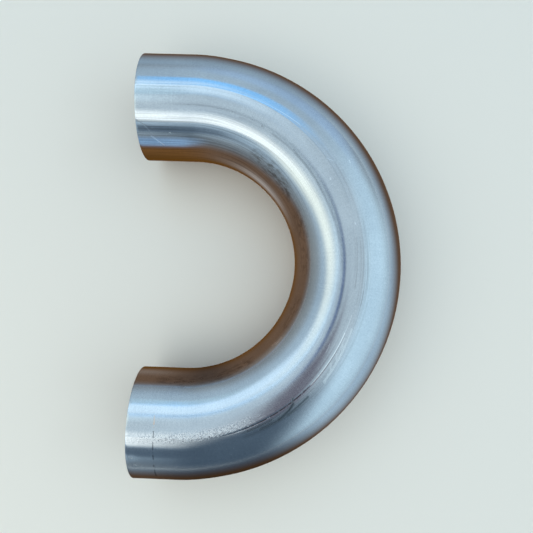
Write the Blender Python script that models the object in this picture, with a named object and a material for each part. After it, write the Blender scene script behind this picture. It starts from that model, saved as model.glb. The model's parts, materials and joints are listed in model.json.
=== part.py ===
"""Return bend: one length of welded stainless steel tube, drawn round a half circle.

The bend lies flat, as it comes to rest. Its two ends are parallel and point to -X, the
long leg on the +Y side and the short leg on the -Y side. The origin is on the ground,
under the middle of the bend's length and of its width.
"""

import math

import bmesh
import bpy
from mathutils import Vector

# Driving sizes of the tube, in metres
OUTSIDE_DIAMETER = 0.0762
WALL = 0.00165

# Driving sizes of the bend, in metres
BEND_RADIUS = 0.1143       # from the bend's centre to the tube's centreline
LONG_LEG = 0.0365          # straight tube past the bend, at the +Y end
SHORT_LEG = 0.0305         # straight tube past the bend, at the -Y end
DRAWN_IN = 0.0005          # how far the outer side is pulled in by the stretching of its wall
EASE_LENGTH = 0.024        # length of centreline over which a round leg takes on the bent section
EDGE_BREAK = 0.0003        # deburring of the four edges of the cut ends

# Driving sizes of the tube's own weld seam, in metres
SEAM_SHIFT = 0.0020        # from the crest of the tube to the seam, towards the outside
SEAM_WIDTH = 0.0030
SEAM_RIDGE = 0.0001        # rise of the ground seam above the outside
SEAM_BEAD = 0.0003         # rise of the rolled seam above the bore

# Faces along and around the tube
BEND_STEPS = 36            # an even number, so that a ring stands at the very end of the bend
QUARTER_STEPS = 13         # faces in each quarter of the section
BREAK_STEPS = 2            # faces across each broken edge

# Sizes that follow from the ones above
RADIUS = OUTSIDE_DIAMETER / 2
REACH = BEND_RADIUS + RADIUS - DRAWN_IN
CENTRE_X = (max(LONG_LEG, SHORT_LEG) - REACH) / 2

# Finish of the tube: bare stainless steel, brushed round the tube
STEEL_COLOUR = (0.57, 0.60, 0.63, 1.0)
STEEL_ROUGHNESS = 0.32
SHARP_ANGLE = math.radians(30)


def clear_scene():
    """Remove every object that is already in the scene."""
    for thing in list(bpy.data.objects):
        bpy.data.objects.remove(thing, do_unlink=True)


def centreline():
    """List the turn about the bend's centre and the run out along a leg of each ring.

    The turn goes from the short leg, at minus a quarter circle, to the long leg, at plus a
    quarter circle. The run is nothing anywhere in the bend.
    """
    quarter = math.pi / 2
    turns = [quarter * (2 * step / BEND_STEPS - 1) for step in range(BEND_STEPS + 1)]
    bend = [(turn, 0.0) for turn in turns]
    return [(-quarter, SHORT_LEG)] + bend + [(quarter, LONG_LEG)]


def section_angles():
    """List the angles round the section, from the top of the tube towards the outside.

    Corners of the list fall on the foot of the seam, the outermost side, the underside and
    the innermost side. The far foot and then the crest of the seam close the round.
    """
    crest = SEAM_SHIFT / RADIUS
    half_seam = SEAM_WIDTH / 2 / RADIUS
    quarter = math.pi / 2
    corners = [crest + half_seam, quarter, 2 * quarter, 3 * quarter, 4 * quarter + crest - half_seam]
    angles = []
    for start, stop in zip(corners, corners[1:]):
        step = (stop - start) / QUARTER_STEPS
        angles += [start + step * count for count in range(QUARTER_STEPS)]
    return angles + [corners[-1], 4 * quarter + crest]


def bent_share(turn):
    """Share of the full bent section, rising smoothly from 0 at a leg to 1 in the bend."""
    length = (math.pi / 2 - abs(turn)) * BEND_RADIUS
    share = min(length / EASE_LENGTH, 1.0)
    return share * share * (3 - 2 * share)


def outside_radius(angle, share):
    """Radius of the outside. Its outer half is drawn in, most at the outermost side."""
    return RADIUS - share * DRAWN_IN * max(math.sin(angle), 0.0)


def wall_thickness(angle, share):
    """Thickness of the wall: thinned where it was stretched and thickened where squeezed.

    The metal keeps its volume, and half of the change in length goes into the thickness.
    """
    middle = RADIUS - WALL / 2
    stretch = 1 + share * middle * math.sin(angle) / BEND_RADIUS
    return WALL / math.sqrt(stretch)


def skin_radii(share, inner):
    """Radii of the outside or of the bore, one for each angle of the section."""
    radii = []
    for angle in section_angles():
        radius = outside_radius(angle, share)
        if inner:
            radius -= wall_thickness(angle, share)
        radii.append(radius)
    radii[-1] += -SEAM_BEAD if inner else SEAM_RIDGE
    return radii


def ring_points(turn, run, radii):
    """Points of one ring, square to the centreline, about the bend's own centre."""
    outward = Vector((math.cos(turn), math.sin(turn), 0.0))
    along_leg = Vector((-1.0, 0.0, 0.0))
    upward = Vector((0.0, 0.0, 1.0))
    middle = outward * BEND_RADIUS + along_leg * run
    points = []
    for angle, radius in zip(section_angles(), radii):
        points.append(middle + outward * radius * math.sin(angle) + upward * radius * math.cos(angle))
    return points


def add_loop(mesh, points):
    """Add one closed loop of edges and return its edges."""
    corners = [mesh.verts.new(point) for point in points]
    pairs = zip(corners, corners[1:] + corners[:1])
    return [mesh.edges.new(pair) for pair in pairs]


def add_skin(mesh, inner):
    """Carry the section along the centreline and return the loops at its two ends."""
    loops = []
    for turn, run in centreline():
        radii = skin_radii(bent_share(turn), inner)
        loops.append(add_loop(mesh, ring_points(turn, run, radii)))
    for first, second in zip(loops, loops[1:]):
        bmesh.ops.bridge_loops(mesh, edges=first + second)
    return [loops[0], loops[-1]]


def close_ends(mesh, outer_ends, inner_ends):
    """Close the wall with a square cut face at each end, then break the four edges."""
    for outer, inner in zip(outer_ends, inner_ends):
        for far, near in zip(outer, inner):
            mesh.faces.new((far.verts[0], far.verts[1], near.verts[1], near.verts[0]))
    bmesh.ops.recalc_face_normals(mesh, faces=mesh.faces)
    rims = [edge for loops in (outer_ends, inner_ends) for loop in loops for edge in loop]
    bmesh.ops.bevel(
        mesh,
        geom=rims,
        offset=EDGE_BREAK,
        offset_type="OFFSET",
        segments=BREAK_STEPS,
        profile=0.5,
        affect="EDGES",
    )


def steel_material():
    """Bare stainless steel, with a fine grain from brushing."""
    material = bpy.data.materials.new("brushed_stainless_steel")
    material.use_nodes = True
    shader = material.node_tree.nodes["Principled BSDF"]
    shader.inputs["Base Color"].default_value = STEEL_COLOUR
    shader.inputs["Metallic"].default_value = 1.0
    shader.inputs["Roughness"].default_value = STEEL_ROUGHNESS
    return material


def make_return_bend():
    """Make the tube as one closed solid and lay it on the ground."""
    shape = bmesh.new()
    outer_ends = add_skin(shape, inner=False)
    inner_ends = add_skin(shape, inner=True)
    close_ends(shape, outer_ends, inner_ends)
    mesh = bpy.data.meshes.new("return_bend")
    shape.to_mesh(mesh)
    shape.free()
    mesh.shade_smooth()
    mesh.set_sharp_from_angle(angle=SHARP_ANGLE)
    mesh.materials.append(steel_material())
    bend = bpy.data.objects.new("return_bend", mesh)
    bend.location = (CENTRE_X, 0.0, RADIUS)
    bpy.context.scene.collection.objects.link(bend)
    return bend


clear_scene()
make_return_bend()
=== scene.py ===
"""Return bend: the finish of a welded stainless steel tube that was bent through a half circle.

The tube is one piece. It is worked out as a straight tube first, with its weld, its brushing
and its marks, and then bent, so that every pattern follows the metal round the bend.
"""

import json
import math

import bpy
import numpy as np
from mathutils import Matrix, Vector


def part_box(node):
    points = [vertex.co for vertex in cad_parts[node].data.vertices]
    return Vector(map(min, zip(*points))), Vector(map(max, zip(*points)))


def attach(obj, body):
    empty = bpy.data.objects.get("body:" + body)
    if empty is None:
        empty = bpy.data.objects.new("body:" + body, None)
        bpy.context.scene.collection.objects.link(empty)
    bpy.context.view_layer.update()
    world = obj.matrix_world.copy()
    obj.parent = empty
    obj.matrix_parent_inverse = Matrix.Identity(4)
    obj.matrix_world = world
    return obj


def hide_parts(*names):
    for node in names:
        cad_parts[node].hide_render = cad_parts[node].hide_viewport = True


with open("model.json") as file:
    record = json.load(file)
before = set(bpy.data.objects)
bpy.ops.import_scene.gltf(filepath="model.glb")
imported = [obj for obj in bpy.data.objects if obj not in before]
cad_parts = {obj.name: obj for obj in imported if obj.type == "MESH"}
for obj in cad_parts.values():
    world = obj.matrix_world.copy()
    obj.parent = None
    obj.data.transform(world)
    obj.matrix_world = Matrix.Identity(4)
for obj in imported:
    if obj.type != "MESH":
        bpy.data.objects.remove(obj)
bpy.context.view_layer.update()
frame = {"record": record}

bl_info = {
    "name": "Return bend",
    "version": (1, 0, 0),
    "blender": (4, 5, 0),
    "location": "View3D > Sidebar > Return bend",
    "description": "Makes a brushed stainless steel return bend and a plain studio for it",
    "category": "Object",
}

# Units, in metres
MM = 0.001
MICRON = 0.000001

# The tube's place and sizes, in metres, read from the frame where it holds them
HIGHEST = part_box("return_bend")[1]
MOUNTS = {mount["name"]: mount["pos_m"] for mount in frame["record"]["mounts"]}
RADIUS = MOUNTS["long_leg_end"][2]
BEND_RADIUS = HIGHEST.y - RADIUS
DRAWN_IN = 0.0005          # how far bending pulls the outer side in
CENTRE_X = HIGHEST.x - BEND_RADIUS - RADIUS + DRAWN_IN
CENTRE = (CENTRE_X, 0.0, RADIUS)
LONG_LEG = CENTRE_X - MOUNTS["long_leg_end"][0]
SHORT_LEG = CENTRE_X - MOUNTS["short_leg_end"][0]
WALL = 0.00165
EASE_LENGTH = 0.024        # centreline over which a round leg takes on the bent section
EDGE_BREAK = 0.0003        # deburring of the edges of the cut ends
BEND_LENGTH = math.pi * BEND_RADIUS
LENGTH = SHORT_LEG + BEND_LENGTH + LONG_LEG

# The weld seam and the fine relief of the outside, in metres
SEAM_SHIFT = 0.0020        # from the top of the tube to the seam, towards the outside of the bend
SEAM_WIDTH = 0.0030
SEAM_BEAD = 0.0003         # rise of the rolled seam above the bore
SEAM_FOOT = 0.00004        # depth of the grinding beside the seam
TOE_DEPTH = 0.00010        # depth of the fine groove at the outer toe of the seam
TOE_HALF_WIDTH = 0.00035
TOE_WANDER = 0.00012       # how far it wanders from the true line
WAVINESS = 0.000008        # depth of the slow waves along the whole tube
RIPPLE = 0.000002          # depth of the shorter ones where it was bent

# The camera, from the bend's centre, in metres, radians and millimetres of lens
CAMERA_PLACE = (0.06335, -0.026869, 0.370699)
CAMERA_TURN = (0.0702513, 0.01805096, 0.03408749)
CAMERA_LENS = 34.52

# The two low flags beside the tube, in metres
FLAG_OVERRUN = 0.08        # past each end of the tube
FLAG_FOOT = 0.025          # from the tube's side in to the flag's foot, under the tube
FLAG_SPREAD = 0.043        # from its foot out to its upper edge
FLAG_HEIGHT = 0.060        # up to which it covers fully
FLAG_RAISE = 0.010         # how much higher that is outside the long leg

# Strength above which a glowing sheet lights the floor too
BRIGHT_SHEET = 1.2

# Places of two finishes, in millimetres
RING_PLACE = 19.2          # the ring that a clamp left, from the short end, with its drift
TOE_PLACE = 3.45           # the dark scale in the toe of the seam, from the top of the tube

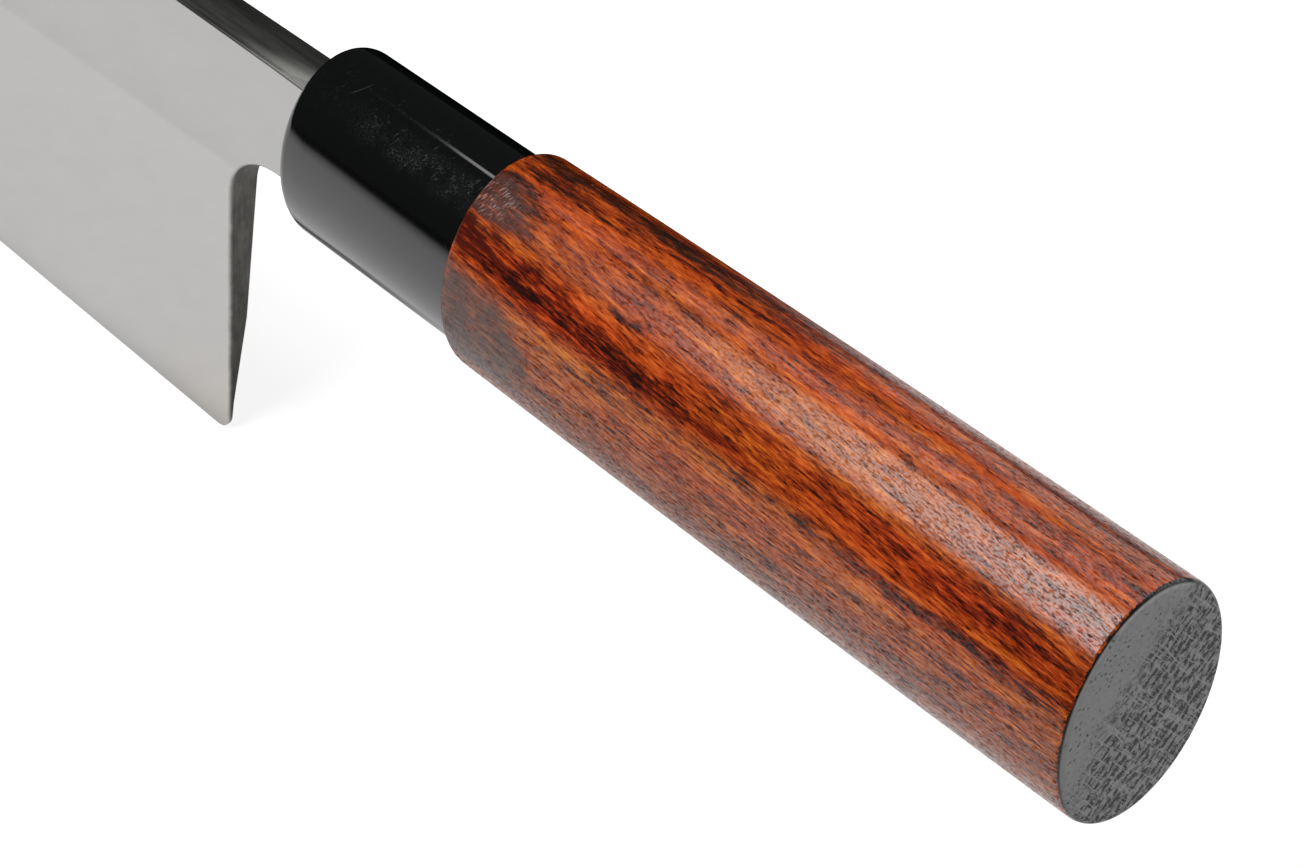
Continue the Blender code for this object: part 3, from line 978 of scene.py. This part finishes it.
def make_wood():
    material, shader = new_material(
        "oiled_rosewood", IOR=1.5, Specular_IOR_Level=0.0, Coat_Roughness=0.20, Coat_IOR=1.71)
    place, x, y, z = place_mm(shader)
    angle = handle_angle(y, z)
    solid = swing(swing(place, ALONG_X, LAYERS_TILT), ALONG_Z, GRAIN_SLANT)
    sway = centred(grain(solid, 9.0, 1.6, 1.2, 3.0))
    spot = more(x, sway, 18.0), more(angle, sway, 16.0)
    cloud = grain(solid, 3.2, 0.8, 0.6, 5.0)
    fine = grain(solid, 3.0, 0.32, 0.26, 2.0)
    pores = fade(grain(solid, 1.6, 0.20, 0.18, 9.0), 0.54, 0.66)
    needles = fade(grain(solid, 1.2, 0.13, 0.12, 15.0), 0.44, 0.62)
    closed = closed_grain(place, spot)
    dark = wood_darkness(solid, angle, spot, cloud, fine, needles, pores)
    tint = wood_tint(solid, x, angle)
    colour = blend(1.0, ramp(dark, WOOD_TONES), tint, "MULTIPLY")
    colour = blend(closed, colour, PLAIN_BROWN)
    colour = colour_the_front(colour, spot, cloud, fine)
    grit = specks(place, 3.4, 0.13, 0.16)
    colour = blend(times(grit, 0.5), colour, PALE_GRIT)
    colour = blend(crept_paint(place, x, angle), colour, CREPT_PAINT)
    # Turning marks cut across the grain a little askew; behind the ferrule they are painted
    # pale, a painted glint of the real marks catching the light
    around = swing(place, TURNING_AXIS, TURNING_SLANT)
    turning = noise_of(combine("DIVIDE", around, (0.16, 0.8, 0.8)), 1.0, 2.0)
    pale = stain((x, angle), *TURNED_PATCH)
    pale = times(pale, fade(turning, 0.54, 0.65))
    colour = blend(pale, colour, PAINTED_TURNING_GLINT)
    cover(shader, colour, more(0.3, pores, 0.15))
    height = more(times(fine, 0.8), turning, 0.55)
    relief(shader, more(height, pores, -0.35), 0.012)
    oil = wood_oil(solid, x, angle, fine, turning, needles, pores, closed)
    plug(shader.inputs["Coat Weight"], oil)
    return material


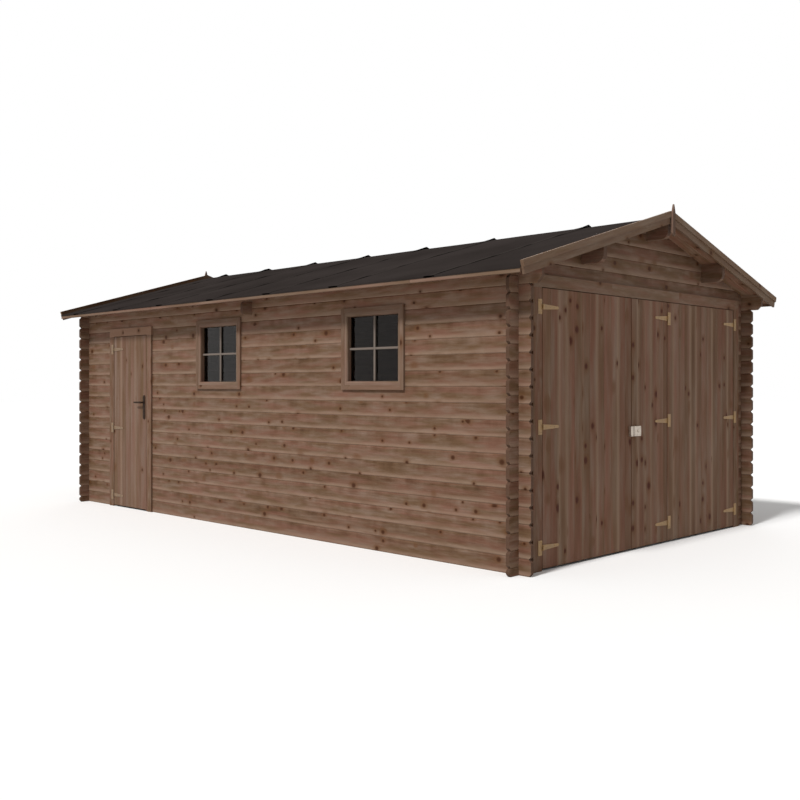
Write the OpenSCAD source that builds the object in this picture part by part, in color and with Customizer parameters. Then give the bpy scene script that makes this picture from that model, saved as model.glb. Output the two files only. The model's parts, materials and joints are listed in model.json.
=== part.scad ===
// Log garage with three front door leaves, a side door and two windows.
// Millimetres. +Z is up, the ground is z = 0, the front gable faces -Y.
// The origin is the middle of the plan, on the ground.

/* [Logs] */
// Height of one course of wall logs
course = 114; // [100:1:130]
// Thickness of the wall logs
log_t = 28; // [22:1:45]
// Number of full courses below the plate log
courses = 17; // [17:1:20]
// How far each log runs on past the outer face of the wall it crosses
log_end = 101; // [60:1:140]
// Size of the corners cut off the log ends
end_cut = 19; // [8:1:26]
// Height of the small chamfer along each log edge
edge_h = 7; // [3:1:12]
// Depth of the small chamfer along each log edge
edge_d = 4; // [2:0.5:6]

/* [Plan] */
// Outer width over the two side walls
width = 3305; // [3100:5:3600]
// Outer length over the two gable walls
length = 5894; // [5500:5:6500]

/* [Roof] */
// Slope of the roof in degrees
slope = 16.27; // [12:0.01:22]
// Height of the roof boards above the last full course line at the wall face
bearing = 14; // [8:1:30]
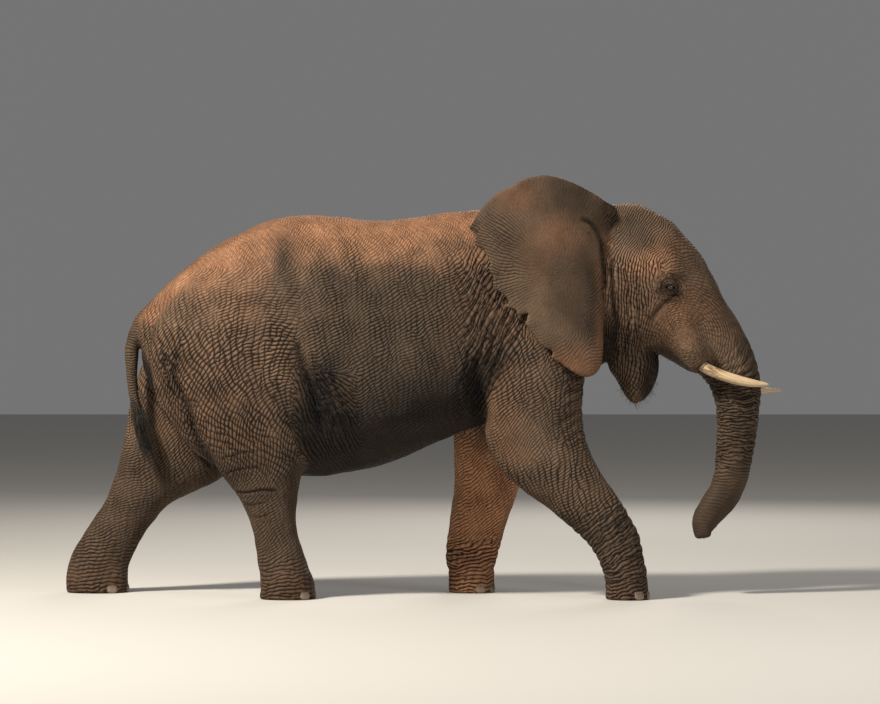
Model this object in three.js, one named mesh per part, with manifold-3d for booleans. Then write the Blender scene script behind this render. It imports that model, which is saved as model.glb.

- **Exercise details**:
From the listing above, output exactly the run of lines that starts with the line containing "shape = bmesh.new()" and ends with the line containing "zip(*points))), Vector(map(max, zip(*points)))".

- **Solution to this problem**:
    shape = bmesh.new()
    outer_ends = add_skin(shape, inner=False)
    inner_ends = add_skin(shape, inner=True)
    close_ends(shape, outer_ends, inner_ends)
    mesh = bpy.data.meshes.new("return_bend")
    shape.to_mesh(mesh)
    shape.free()
    mesh.shade_smooth()
    mesh.set_sharp_from_angle(angle=SHARP_ANGLE)
    mesh.materials.append(steel_material())
    bend = bpy.data.objects.new("return_bend", mesh)
    bend.location = (CENTRE_X, 0.0, RADIUS)
    bpy.context.scene.collection.objects.link(bend)
    return bend


clear_scene()
make_return_bend()
=== scene.py ===
"""Return bend: the finish of a welded stainless steel tube that was bent through a half circle.

The tube is one piece. It is worked out as a straight tube first, with its weld, its brushing
and its marks, and then bent, so that every pattern follows the metal round the bend.
"""

import json
import math

import bpy
import numpy as np
from mathutils import Matrix, Vector


def part_box(node):
    points = [vertex.co for vertex in cad_parts[node].data.vertices]
    return Vector(map(min, zip(*points))), Vector(map(max, zip(*points)))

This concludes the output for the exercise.